▶ **Work to do**:
Keep every line where the word "behind" appears; drop the rest.

* BEGIN *

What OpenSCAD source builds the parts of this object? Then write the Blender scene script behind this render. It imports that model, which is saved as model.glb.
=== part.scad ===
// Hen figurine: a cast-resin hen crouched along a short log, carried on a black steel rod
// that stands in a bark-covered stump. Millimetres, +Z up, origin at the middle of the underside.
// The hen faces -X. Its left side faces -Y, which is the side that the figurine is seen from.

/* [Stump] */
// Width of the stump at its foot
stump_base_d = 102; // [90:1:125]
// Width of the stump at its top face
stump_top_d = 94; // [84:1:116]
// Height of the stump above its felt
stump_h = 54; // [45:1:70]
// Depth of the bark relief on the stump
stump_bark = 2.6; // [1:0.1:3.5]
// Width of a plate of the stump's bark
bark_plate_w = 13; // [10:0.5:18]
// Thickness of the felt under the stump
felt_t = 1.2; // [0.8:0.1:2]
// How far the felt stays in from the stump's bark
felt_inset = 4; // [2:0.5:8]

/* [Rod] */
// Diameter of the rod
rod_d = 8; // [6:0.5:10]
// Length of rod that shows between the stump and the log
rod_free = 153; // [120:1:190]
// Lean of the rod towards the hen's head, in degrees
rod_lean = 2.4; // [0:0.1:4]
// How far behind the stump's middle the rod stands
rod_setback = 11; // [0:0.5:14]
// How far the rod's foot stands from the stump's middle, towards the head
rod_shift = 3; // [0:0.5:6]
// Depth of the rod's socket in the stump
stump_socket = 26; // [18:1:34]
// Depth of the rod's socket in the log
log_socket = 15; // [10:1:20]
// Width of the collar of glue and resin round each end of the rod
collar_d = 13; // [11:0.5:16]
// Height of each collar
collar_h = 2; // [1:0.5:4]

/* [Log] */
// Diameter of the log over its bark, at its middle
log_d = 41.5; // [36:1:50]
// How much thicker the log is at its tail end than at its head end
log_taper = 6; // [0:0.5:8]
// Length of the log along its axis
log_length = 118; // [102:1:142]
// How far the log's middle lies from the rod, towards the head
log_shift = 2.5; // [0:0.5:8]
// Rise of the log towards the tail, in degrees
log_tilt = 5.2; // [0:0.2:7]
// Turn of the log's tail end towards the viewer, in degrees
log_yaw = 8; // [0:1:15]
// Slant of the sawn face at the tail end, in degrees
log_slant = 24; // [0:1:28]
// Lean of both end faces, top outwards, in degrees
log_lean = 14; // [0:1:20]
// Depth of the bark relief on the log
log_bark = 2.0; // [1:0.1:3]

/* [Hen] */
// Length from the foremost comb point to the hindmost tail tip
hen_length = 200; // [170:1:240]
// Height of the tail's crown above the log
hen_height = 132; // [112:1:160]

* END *

▶ **Answer for this exercise**:
What OpenSCAD source builds the parts of this object? Then write the Blender scene script behind this render. It imports that model, which is saved as model.glb.
// How far behind the stump's middle the rod stands